The site acquisition, development, and construction activities of the regional center is exempted from retail sales and use taxes, real estate excise tax, and the leasehold excise tax.

The tax revenues are first used to fund arts and cultural activities, from 2013 through 2020, and to fund modernization and improvements to major sports public facilities within the county. The excess revenues and bond proceeds are deposited in a segregated fund called the "Regional Center Account" within the county treasury. These revenues are used to construct a regional center. On or before the June 30 of each year, the treasurer must accumulate in the account enough funds for paying the principal and interest on the bonds for the upcoming year.

EFFECT OF CHANGES MADE BY RECOMMENDED SUBSTITUTE AS PASSED COMMITTEE (Ways & Means): The recommended substitute redirects some of the tax sources. The hotel/motel tax, car rental taxes, and the King County food and beverage tax goes towards the bonds used to build the events center; the 0.016 percent sales and use tax credit is dedicated to art, cultural, and heritage programs; and the 0.017 percent sale and use tax credit is dedicated to the arts, public facilities, and youth ball fields in the county. The bonds supported by the revenue sources in the bill are limited to $300 million. The facility to be built must have at least a 15,000 seating capacity.

Appropriation: None.

Fiscal Note: New fiscal note requested on April 13, 2007.

Committee/Commission/Task Force Created: No.

Effective Date: The bill contains an emergency clause and takes effect immediately.

Staff Summary of Public Testimony: PRO: This bill allows for sustainable funds for arts and heritage programs. Funding will be eliminated in the near future. Sports facilities are important to the vibrancy and livability of an area. The sports teams are very important to a community's identity as we tend to personalize them. For King County, having the local authority and control is very important. We are committed to getting this accomplished in Seattle. Key Arena will not be a viable tier one market building in the near future. This building could also be a home for a NHL team, concerts, meetings and conventions. Right now local businesses have to hold events outside of the market, because there are no viable locations. We feel this asset is worth fighting for and preserving for the region. The Storm and the Sonics are a viable business in the region and a huge civic asset. This will help the whole region compete for business, conventions, and sports. The restaurant association supports this bill. In 1990, hotel/motel revenue began to be distributed to arts and heritage programs. Today there are over 250 organizations are benefiting from hotel/motel revenue. In 2012 all revenue to the arts ceases, except for interest earned from the endowment. We would go from a high of $7 million to less than $2 million, and in 2021 all arts funding goes away. We all need to do what ever we can to keep the Sonics in the state. The multipurpose facility could draw new events and new visitors to the area. Renton is excited about the potential world class facility being built in our city.

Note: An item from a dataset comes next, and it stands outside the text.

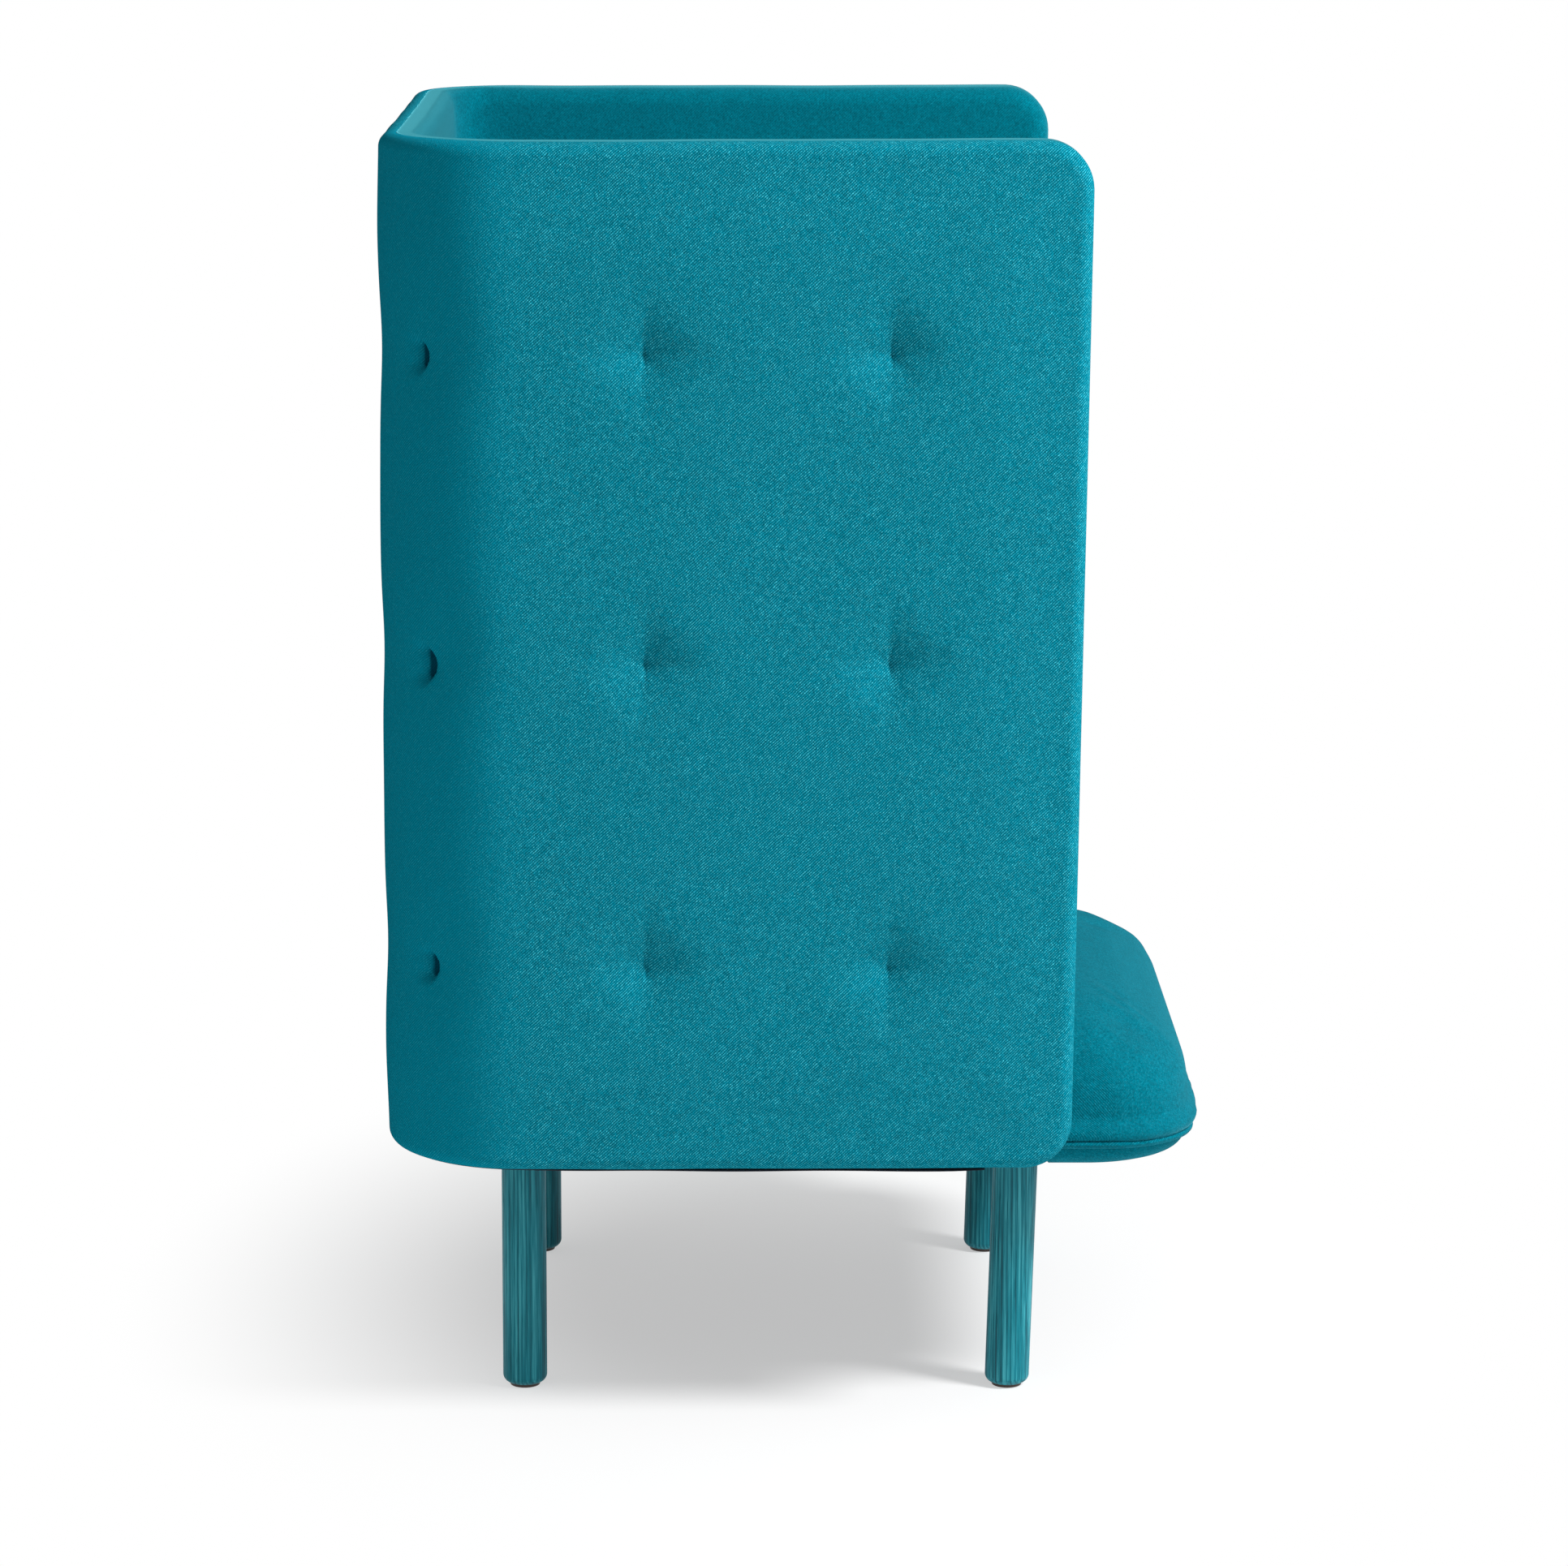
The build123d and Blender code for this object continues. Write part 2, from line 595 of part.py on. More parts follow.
def seat_frame():
    inner_x = FRAME_X - RAIL_T
    top = RAIL_TOP
    low = SEAT_BOTTOM
    board_top = low + BOARD_T
    rail_holes = screws(screw_places(), SCREW_CLEAR)
    board_holes = screws(board_screw_places(), SCREW_CLEAR)
    bolt_holes = bolt_rods(BOLT_D / 2 + HOLE_CLEAR, FRAME_IN)
    nodes = {}
    for name, x0, x1 in (("left", -FRAME_X, -inner_x), ("right", inner_x, FRAME_X)):
        rail = bar(x0, x1, FRAME_FRONT, FRAME_REAR, low, top)
        nodes[f"seat_{name}_rail"] = rail - rail_holes - board_holes - bolt_holes
    front = bar(-inner_x, inner_x, FRAME_FRONT, FRAME_FRONT + RAIL_T, low, top)
    rear = bar(-inner_x, inner_x, FRAME_REAR - RAIL_T, FRAME_REAR, low, top)
    nodes["seat_front_rail"] = front - rail_holes
    nodes["seat_rear_rail"] = rear - rail_holes - bolt_holes
    bores = []
    for _, x, _, y in leg_places():
        above = (x, y, board_top + OVER)
        bores.append(rod(BOLT_D / 2 + HOLE_CLEAR, (x, y, low - OVER), above))
        bores.append(rod(NUT_BARREL_D / 2 + HOLE_CLEAR, (x, y, board_top - NUT_BARREL_L), above))
    for name, y in (("front", FRONT_LEG_TOP_Y), ("rear", REAR_LEG_Y)):
        board = bar(-inner_x, inner_x, y - BOARD_W / 2, y + BOARD_W / 2, low, board_top)
        nodes[f"{name}_leg_board"] = board - bores - board_holes
    nodes["rail_screws"] = Compound(children=screws(screw_places(), 0))
    nodes["board_screws"] = Compound(children=screws(board_screw_places(), 0))
    return nodes


def webbing():
    outer_x = FRAME_X - STRAP_END
    front = FRAME_FRONT + STRAP_END
    rear = FRAME_REAR - STRAP_END
    half = STRAP_W / 2
    inner_x = FRAME_X - RAIL_T
    long_straps = []
    for x in strap_middles(LONG_STRAPS, -inner_x, inner_x):
        long_straps.append(bar(x - half, x + half, front, rear, RAIL_TOP, RAIL_TOP + STRAP_T))
    cross_straps = []
    for y in strap_middles(CROSS_STRAPS, FRAME_FRONT + RAIL_T, FRAME_REAR - RAIL_T):
        cross_straps.append(bar(-outer_x, outer_x, y - half, y + half, RAIL_TOP + STRAP_T, DECK))
    return {"long_straps": Compound(children=long_straps),
            "cross_straps": Compound(children=cross_straps)}


def dust_cover():
    """Thin cloth under the seat frame and the screen's lower rim, open round each leg."""
    front = FRAME_FRONT + STRAP_END
    half = FRAME_X - STRAP_END
    low = SEAT_BOTTOM - DUST_T
    middle = bar(-half, half, front, SEAT_REAR, low, SEAT_BOTTOM)
    under_rim = back_block(DUST_INSET) & level_slab(low, SEAT_BOTTOM)
    under_rim &= bar(-WIDTH, WIDTH, FRONT_Y + DUST_SETBACK, DEPTH, 0, SEAT_BOTTOM)
    holes = []
    for _, x, _, y in leg_places():
        holes.append(rod(LEG_D / 2 + DUST_LEG_CLEAR, (x, y, low - OVER), (x, y, SEAT_BOTTOM + OVER)))
    return middle + under_rim - holes


# ---- Legs ----

def legs_and_glides():
    nodes = {}
    bolts = []
    nuts = []
    board_top = SEAT_BOTTOM + BOARD_T
    for name, x, foot_y, top_y in leg_places():
        foot = Vector(x, foot_y, GLIDE_T)
        top = Vector(x, top_y, SEAT_BOTTOM)
        along = (top - foot).normalized()
        long_rod = rod(LEG_D / 2, foot - along * LEG_D, top + along * LEG_D)
        leg = long_rod & level_slab(GLIDE_T, SEAT_BOTTOM)
        leg = fillet(leg.edges().group_by(Axis.Z)[0], LEG_END_R)
        bolt_low = (x, top_y, SEAT_BOTTOM - LEG_BOLT_DEPTH)
        leg -= rod(BOLT_D / 2 + HOLE_CLEAR, bolt_low, (x, top_y, SEAT_BOTTOM + OVER))
        pin_top = GLIDE_T + GLIDE_PIN_L + OVER
        leg -= rod(GLIDE_PIN_D / 2 + PIN_CLEAR, (x, foot_y, GLIDE_T - OVER), (x, foot_y, pin_top))
        nodes[name + "_leg"] = leg
        nodes[name + "_glide"] = glide(x, foot_y)
        bolts.append(rod(BOLT_D / 2, bolt_low, (x, top_y, board_top)))
        nuts.append(tee_nut(x, top_y, board_top))
    nodes["leg_bolts"] = Compound(children=bolts)
    nodes["leg_tee_nuts"] = Compound(children=nuts)
    return nodes


def glide(x, y):
    disc = rod(GLIDE_D / 2, (x, y, 0), (x, y, GLIDE_T))
    disc = fillet(disc.edges().group_by(Axis.Z)[0], GLIDE_EDGE_R)
    return disc + rod(GLIDE_PIN_D / 2, (x, y, GLIDE_T / 2), (x, y, GLIDE_T + GLIDE_PIN_L))


def tee_nut(x, y, face):
    """A nut whose flange lies on a board's upper face and whose barrel goes down into it."""
    barrel_low = face - NUT_BARREL_L + NUT_END_CLEAR
    top = face + NUT_FLANGE_T
    flange = rod(NUT_FLANGE_D / 2, (x, y, face), (x, y, top))
    barrel = rod(NUT_BARREL_D / 2, (x, y, barrel_low), (x, y, top))
    bore = rod(BOLT_D / 2 + THREAD_CLEAR, (x, y, face - NUT_BARREL_L), (x, y, top + OVER))
    return flange + barrel - bore


def chair():
    nodes = {}
    nodes.update(outer_upholstery())
    nodes.update(inner_upholstery())
    nodes["tuft_ties"] = tuft_ties()
    nodes.update(liners())
    nodes.update(timber_frame())
    nodes.update(screen_fasteners())
    nodes.update(seat_upholstery())
    nodes.update(seat_frame())
    nodes.update(webbing())
    nodes["dust_cover"] = dust_cover()
    nodes.update(legs_and_glides())
    return nodes


os.makedirs("parts", exist_ok=True)
for node, shape in chair().items():
    export_step(shape, f"parts/{node}.step")
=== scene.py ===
"""High back lounge chair: the cloth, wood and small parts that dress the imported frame.

Metres, in the frame's own axes: +Z is up, the sitter faces -Y, and the floor is at zero.
"""
import json
import math

import bmesh
import bpy
import numpy as np
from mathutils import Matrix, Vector

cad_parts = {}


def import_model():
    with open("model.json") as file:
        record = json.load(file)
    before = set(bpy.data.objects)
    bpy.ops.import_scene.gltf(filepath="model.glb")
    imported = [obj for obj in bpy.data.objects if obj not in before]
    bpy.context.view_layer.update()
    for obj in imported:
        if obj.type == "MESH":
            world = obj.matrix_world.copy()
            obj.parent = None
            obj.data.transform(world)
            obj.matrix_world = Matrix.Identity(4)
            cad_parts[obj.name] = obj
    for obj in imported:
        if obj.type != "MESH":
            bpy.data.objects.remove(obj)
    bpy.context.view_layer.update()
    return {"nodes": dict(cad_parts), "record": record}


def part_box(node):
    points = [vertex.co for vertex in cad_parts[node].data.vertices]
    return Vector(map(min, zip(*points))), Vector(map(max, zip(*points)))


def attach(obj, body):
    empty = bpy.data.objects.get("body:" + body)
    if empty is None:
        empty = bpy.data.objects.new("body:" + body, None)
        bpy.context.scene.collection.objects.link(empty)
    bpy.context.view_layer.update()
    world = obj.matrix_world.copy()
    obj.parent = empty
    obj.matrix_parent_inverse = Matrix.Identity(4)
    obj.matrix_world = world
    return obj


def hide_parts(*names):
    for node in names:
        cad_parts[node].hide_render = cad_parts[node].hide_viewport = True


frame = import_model()
NODES = frame["nodes"]

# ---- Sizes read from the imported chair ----
SCREEN_LOW, SCREEN_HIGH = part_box("outer_cover")
WELT_LOW, WELT_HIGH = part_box("seat_welt")
CUSHION_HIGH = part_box("seat_cover")[1]
BAND_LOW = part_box("seat_band")[0]
DUST_LOW, DUST_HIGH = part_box("dust_cover")

HALF = SCREEN_HIGH.x
BACK = SCREEN_HIGH.y
FRONT = SCREEN_LOW.y
TOP = SCREEN_HIGH.z
LOW = SCREEN_LOW.z
MIDDLE = (LOW + TOP) / 2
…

CON: We have two major concerns. First, this legislation will deny the voters the opportunity to vote on the proposal. We will fight the emergency clause on this bill with litigation. Second, this is a violation of Article VIII Section 7. The Sonics already have a state of the art basketball court. This is a waste of taxpayers money. The city of Seattle voted that they did not want to spend money on the Sonics. If this legislation passes we will be spending $90 million per year on sports facilities. We believe that these revenue can be used for better things such as education and health care. This is a fig leaf for an out of control payroll. Public sentiment is against this.

Persons Testifying: PRO: Ron Sims, King County Executive; Clay Bennett, Greg Pierce, Linda Hull, Professional Basketball Club; Steve Leahy, Seattle Chamber of Commerce; Trent House, Washington Restaurant Association; Louise Miller, 4Culture; Mayor Kathy Keolker, City of Renton.

CON: John Scannell, Taxpayers on Strike; Chris Van Dyke, Citizens for More Important Things.